November 14th, 2010

TOS: NCC-1701

Lean on me

Going back to Thursday. Long, reasonably productive day after Wednesday, which had been a long, seemingly not all that productive day. And that had worn on me. After work Thursday I retreated went to Backspace, a computer/cafe/repair place where a friend works, and got online to listen to the rest of Cort and Fatboy and Company's commentary on Planes, Trains and Automobiles. I needed to laugh.

Also meeting at Backspace that night was a geek conflation. I saw Bobby "Fatboy" Roberts, Adam "Captain Kirk" Rosko, Elisabeth Forsythe (one of the Things From Another World people who helped arrange my trip to San Diego), and others. Including some guys I in my tired state blanked on, leading later to my Twitter comment "Note to self, Chris: get better at recognizing *everyone*, not just women you find cute." (Sorry, guys.)
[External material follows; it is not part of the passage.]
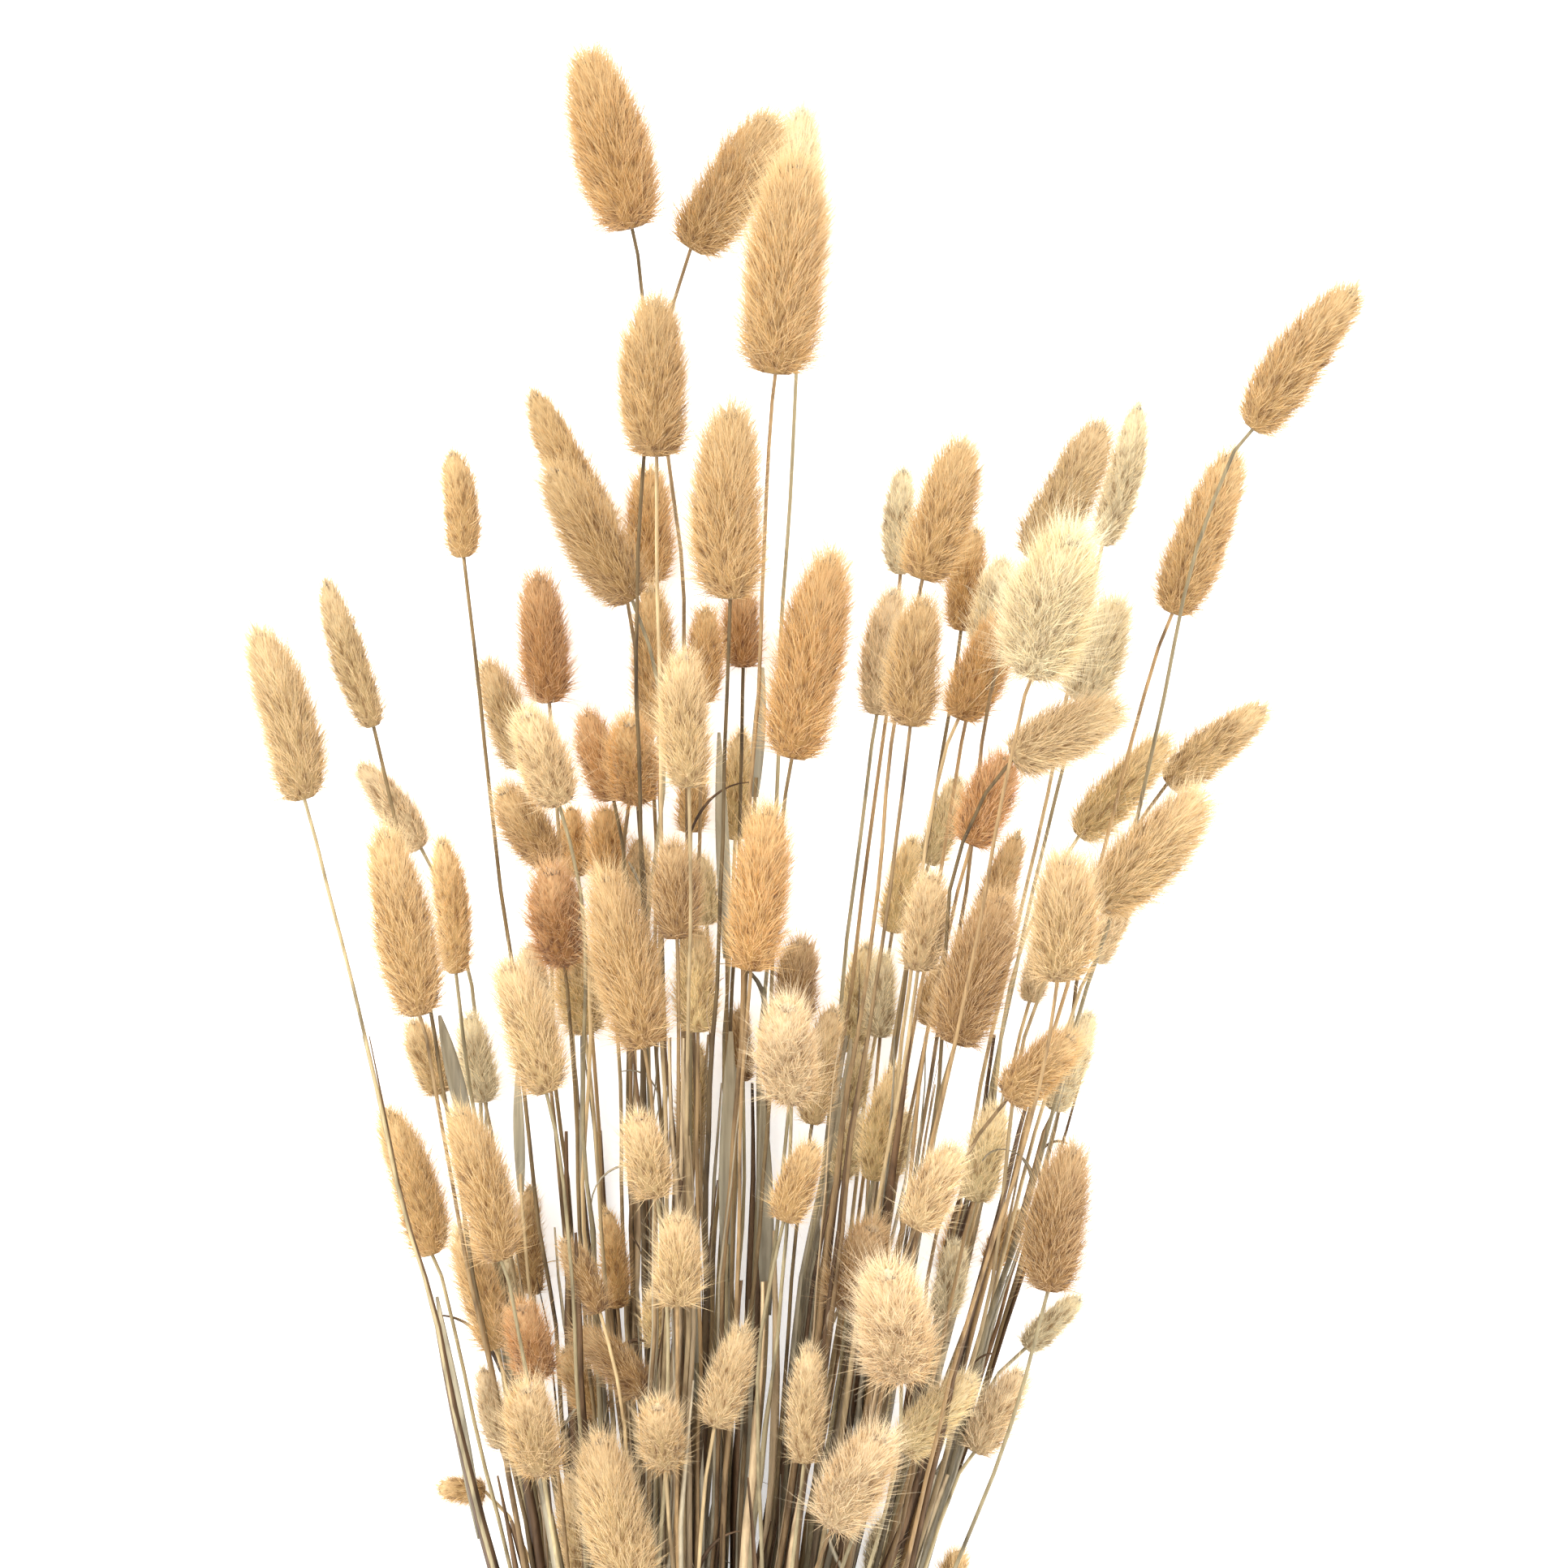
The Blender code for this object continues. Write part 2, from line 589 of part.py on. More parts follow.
class Loft:
    """A closed skin through rings that may have different numbers of points."""

    def __init__(self):
        self.points = []
        self.faces = []
        self.finish = []

    def add(self, points):
        """Adds points and gives their numbers."""
        first = len(self.points)
        self.points += [Vector(p) * MM for p in points]
        return list(range(first, len(self.points)))

    def face(self, corners, finish):
        """Adds a face with its finish."""
        self.faces.append(corners)
        self.finish.append(finish)

    def close(self, loop, apex, finish, far):
        """A fan of triangles from a ring to one point. Far says that it ends the skin."""
        for a, b in zip(loop, loop[1:] + loop[:1]):
            self.face((a, b, apex) if far else (b, a, apex), finish)

    def bridge(self, low, high, finish):
        """Joins two rings that start at the same angle, going round both at once."""
        i, j = 0, 0
        while i < len(low) or j < len(high):
            a, b = low[i % len(low)], high[j % len(high)]
            if j == len(high) or (i < len(low) and (i + 0.5) / len(low) < (j + 0.5) / len(high)):
                self.face((a, low[(i + 1) % len(low)], b), finish)
                i += 1
            else:
                self.face((a, high[(j + 1) % len(high)], b), finish)
                j += 1

    def build(self, name, materials):
        """The mesh object."""
        mesh = bpy.data.meshes.new(name)
        mesh.from_pydata(self.points, [], self.faces)
        for made in materials:
            mesh.materials.append(made)
        mesh.polygons.foreach_set("material_index", self.finish)
        shape = bmesh.new()
        shape.from_mesh(mesh)
        bmesh.ops.recalc_face_normals(shape, faces=shape.faces)
        shape.to_mesh(mesh)
        shape.free()
        mesh.update()
        obj = bpy.data.objects.new(name, mesh)
        bpy.context.scene.collection.objects.link(obj)
        return obj


def directions(points, last):
    """The way the line runs at each point. At the last one it runs as given."""
    made = [points[1] - points[0]]
    for before, after in zip(points, points[2:]):
        made.append(after - before)
    made.append(last)
    return made


def stem_rings(loft, culm, points):
    """The stem's rings, the first closed off. Gives the last one."""
    loops = []
    for point, along in zip(points, directions(points, points[-1] - points[-2])):
        radius = culm.stem_radius(point[1])
        loops.append(loft.add(ring(point, along, STEM_SIDES, radius)))
    loft.close(loops[0], loft.add([points[0]])[0], 0, far=False)
    for low, high in zip(loops, loops[1:]):
        loft.bridge(low, high, 0)
    return loops[-1]


def grow_head(culm, points, name):
    """A stem that opens into its head, whose tufts of florets are raised in staggered rows."""
    loft = Loft()
    sides = SMALL_HEAD_SIDES if culm.width < SMALL_HEAD_WIDTH else HEAD_SIDES
    length = np.linalg.norm(culm.along)
    before = stem_rings(loft, culm, points[:-1] + [points[-1] - STEM_END_SHARE * culm.along])
    for number, (share, swell) in enumerate(culm.outline()):
        centre = points[-1] + culm.along * share
        radius = culm.width / 2 * swell
        tuft = number % 2 if number else None
        loop = loft.add(ring(centre, culm.along, sides, radius, lean=TUFT_LEAN * length, tuft=tuft))
        loft.bridge(before, loop, 1 if number else 0)
        before = loop
    loft.close(before, loft.add([points[-1] + culm.along])[0], 1, far=True)
    stem, hair = material("dried_stem", STEM_COLOUR, 0.7), material(f"head_{culm.tone}", TONES[culm.tone], 0.9)
    return loft.build(name, (stem, hair))


def grow_leaf(culm, points, name):
    """A stem that opens into a flat blade with a folded middle, which narrows to its tip."""
    loft = Loft()
    before = stem_rings(loft, culm, points)
    for share, swell in LEAF_RINGS:
        centre = points[-1] + culm.along * share
        half = culm.width / 2 * swell
        squash = LEAF_THICKNESS / culm.width / swell
        loop = loft.add(ring(centre, culm.along, LEAF_SIDES, half, squash=squash))
        loft.bridge(before, loop, 1)
        before = loop
    loft.close(before, loft.add([points[-1] + culm.along])[0], 1, far=True)
    materials = (material("dried_stem", STEM_COLOUR, 0.7), material("dried_leaf", LEAF_COLOUR, 0.75))
    return loft.build(name, materials)


def pressed_rod(cell, cut, name):
    """The lower ends of one rod's stems, pressed together from the cut to just above the tie."""
    loft = Loft()
    ends = [np.array((cell[0], y, AXIS_HEIGHT + cell[1])) for y in (cut, ROD_ABOVE_TIE)]
    loops = [loft.add(ring(end, (0, 1, 0), ROD_SIDES, ROD_RADIUS)) for end in ends]
    loft.close(loops[0], loft.add([ends[0]])[0], 0, far=False)
    loft.bridge(loops[0], loops[1], 0)
    loft.close(loops[1], loft.add([ends[1]])[0], 0, far=True)
    return loft.build(name, (material("dried_stem", STEM_COLOUR, 0.7),))


def fuse(name, body, pieces):
    """Joins the pieces to the body in one Boolean union, which is applied."""
    group = bpy.data.collections.new(name + "_pieces")
    bpy.context.scene.collection.children.link(group)
    for piece in pieces:
        bpy.context.scene.collection.objects.unlink(piece)
        group.objects.link(piece)
    union = body.modifiers.new("union", "BOOLEAN")
    union.operation = "UNION"
    union.operand_type = "COLLECTION"
    union.collection = group
    union.solver = "EXACT"
    union.material_mode = "TRANSFER"
    graph = bpy.context.evaluated_depsgraph_get()
    joined = bpy.data.meshes.new_from_object(body.evaluated_get(graph), depsgraph=graph)
    body.modifiers.clear()
    body.data = joined
    body.data.name = name
    body.name = name
    for piece in pieces:
        bpy.data.objects.remove(piece, do_unlink=True)
    bpy.data.collections.remove(group)


def grow_sprays():
    """Every rod of stems with its heads and blades, as one solid each."""
    culms = [Culm(row, is_leaf=False) for row in HEADS] + [Culm(row, is_leaf=True) for row in LEAVES]
    rods = sort_into_rods(culms)
    fan = Fan(culms, rods)
    draw = np.random.default_rng(SEED)
    for number, (cell, members) in enumerate(rods, 1):
        cut = -CUT_LENGTH + CUT_UNEVEN * draw.uniform(-1, 1)
        body = pressed_rod(cell, cut, f"rod_{number:02d}")
        grown = []
        for i in members:
            grow = grow_leaf if culms[i].is_leaf else grow_head
            culm = culms[i]
            grown.append(grow(culm, fan.course(i), f"culm_{i:03d}"))
        fuse(f"spray_{number:02d}", body, grown)


def tie_profile():
    """The wound twine cut through along the bundle: a flat inside, and a rounded crest for each turn."""
    half = TIE_TURNS * TWINE / 2
    outer = BUNDLE_CORE + TIE_WALL
    profile = [(-half, BUNDLE_CORE)]
    for turn in range(TIE_TURNS):
        middle = -half + (turn + 0.5) * TWINE
        profile += [(middle - CREST / 2, outer), (middle + CREST / 2, outer)]
        if turn < TIE_TURNS - 1:
            profile.append((middle + TWINE / 2, outer - 0.5 * TWINE))
    profile.append((half, BUNDLE_CORE))
    return profile


def wind_tie():
    """The twine tie, with its knot and two short tails on the upper side."""
    loft = Loft()
    profile = tie_profile()
    flat = 1 / math.cos(math.pi / TIE_SIDES)
    loops = []
    for j in range(TIE_SIDES):
        angle = 2 * math.pi * (j + 0.5) / TIE_SIDES - math.pi / 2
        across, above = math.cos(angle) * flat, math.sin(angle) * flat
        loops.append(loft.add([(r * across, y, AXIS_HEIGHT + r * above) for y, r in profile]))
    for one, other in zip(loops, loops[1:] + loops[:1]):
        for k in range(len(profile)):
            m = (k + 1) % len(profile)
            loft.face((one[k], one[m], other[m], other[k]), 0)
    twine = (material("twine", TWINE_COLOUR, 0.85),)
    band = loft.build("band", twine)
    fuse("twine_tie", band, [tie_knot(twine), tie_tail(twine, 1), tie_tail(twine, -1)])


def knot_place():
    """The middle of the knot."""
    reach = BUNDLE_CORE + TIE_WALL + KNOT_STANDS * KNOT_SIZE[2]
    return Vector((reach * math.cos(KNOT_TURN), 0, AXIS_HEIGHT + reach * math.sin(KNOT_TURN)))


def tie_knot(twine):
    """The knot, a flattened lump."""
    mesh = bpy.data.meshes.new("knot")
    shape = bmesh.new()
    bmesh.ops.create_uvsphere(shape, u_segments=KNOT_SEGMENTS, v_segments=KNOT_RINGS, radius=MM)
    turned = Matrix.Rotation(-(math.pi / 2 - KNOT_TURN), 4, "Y") @ Matrix.Diagonal((*KNOT_SIZE, 1))
    bmesh.ops.transform(shape, matrix=Matrix.Translation(knot_place() * MM) @ turned, verts=shape.verts)
    shape.to_mesh(mesh)
    shape.free()
    mesh.materials.append(twine[0])
    obj = bpy.data.objects.new("knot", mesh)
    bpy.context.scene.collection.objects.link(obj)
    return obj


def tie_tail(twine, way):
    """One cut end of the twine, from the knot along the bundle."""
    loft = Loft()
    start = knot_place()
    outward = Vector((math.cos(KNOT_TURN), 0, math.sin(KNOT_TURN)))
    around = Vector((math.sin(KNOT_TURN), 0, -math.cos(KNOT_TURN)))
    points = []
    for share in TAIL_STATIONS:
        away = outward * (TAIL_RISE + TAIL_ARCH * math.sin(math.pi * share))
        drift = around * (way * TAIL_DRIFT * share)
        points.append(start + away + drift + Vector((0, way * TAIL_LENGTH * share, 0)))
    loops = [loft.add(ring(p, (0, way, 0), TAIL_SIDES, TAIL_RADIUS)) for p in points]
    loft.close(loops[0], loft.add([points[0]])[0], 0, far=False)
    for low, high in zip(loops, loops[1:]):
        loft.bridge(low, high, 0)
    loft.close(loops[-1], loft.add([points[-1]])[0], 0, far=True)
    return loft.build("tail", twine)


def main():
    """Builds the whole bunch."""
    clear_scene()
    grow_sprays()
    wind_tie()


if __name__ == "__main__":
    main()
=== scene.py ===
"""The looks of a tied bunch of dried bunny tail grass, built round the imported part.

The bunch lies on a pale floor and the camera looks straight down on its flower heads. Lengths in the tables
and in the fields are in millimetres, and MM turns them into metres where meshes are made. The studio's floor
and lamp alone are placed in metres. +Y runs along the bunch from the cut ends to the heads, +Z is up, and the
origin is under the middle of the tie.
"""

from __future__ import annotations

import json
import logging
import math
import sys
from collections.abc import Sequence
from dataclasses import dataclass, field
from enum import Enum, IntEnum
from typing import ClassVar

import bpy
import numpy as np
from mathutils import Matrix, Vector

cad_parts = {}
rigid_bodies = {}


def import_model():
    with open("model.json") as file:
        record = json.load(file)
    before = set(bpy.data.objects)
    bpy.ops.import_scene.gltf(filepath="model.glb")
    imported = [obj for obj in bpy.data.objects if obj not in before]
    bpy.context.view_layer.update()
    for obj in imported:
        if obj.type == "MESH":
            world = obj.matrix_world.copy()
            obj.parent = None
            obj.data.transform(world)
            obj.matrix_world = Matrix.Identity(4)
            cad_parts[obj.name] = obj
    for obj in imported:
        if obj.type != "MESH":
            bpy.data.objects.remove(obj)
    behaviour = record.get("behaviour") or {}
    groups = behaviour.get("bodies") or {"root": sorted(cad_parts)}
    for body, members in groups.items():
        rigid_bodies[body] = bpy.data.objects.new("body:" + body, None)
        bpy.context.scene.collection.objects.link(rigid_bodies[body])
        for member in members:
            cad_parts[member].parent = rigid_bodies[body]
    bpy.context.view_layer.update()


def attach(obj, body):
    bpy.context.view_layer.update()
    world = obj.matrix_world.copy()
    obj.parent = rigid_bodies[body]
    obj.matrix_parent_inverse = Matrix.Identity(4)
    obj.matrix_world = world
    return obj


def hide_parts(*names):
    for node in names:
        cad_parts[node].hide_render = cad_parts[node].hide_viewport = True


LOG = logging.getLogger("bunny_tails")

MM = 0.001
BODY = "root"
Socket = bpy.types.NodeSocket
Row = tuple[float, ...]
Span = tuple[float, float]
Triple = tuple[float, float, float]
Colour = tuple[float, float, float]
Stops = tuple[tuple[float, Colour], ...]
Rod = tuple[tuple[float, float], list[int]]

# The bunch's build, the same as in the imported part
BUNDLE_CORE = 16.4
TIE_WALL = 2.2
ROD_PITCH = 4.3
ROD_SPREAD = 0.98
ROD_TURN = 0.15
GRID_REACH = 8
CUT_LENGTH = 76.0
CUT_UNEVEN = 7.0
ROD_ABOVE_TIE = 7.0
STEM_START = 5.8
AXIS_HEIGHT = BUNDLE_CORE + TIE_WALL
STEM_RADIUS_TIE = 0.85
STEM_RADIUS_NECK = 0.6
STEMS_IN_ROD = 3
TABLE_RISE = 157.0
TABLE_SHIFT = 10.0
LAYER_ON_SURFACE = 2
TOP_LAYER = 9
FAN_BASE = 30.0
FAN_OPENING = 0.17
SLENDERNESS = 2.0
MOST_RISE_SHARE = 0.6
DIP_SHARE = 0.3
LOW_LAYER = 4
SLICE = 12.0
CLEARANCE = 0.9
ROD_MATES_GAP = 0.25
MOST_HEAD_SHIFT = 9.0
HEAD_BALLS = ((0.06, 0.64), (0.24, 0.94), (0.46, 0.95), (0.68, 0.82), (0.88, 0.50))
LEAF_BALLS = ((0.15, 0.28), (0.4, 0.28), (0.65, 0.28), (0.9, 0.28))
NEAR = 6.0
PASSES = 500
LAST_PASSES = 100
REFRESH = 10
SMOOTHING = 0.5
LAST_SMOOTHING = 0.12
FIRST_COURSE_PULL = 0.08
STEM_ABOVE_SURFACE = 0.4
ROUNDING = 5
NECK_BEND = 90.0
MOST_NECK_TURN = 0.8
LEAF_THICKNESS = 0.8
SEED = 7
FIRST_TONE_SEED = 100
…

Also there, it turned out, was my friend Kara, a.k.a. ShinyFab of local Firefly/Serenity fandom (she works on the Portland Can't Stop the Serenity charity events). She also was tired. After the group finished one meeting and was milling around before another, Kara and I gravitated to each other and said hi. And commented on how tired each of us looked.

I wish I had a photo of what happened next, because usually Kara and I hug when we say goodbye but we both were holding stuff (I was about to write "had occupied hands," but that might imply SOMETHING ELSE and she's happily married, so people, don't go there) so the two of us leaned on each other's shoulders. And stayed there. "Like an arch," she said.

It was surprisingly comforting.

"Nobody likes weepy meat."

The amazing co-creator of Big-Ass Sandwiches, Brian Wood, is not only a maker of satisfying food, but a sayer of satisfying (and often ear-blistering) thoughts. His also-amazing wife Lisa Wood started putting them on their cart's Twitter feed as "Shit Brian Wood Says," as she firmly believes -- AS DO I -- that what he's saying is funnier than what's on Shit My Dad Says.

And now their friend Bella Devil has created
(Warning: graphic language, which is another thing Brian's good at!)

I inspired one of the things Brian said. I won't tell you which one.
Whale fluke

There. That helps.

Voice In Head: You have too much stuff.

You have too much stuff.


Oh, and: you need to clean. At least vacuum. And at least some dusting.

Me, Possessor Of Said Head: *piles much stuff on bed*



*looks at bed covered in stuff*

...and suddenly, it was MUCH easier to be ruthless about getting rid of things. Some trashed; some in recycling receptacles; some in folders, the correct folders in not necessarily the correct order but the priority was getting them out, of, the, way.

Now: more room. And less dust. And a sense of some accomplishment.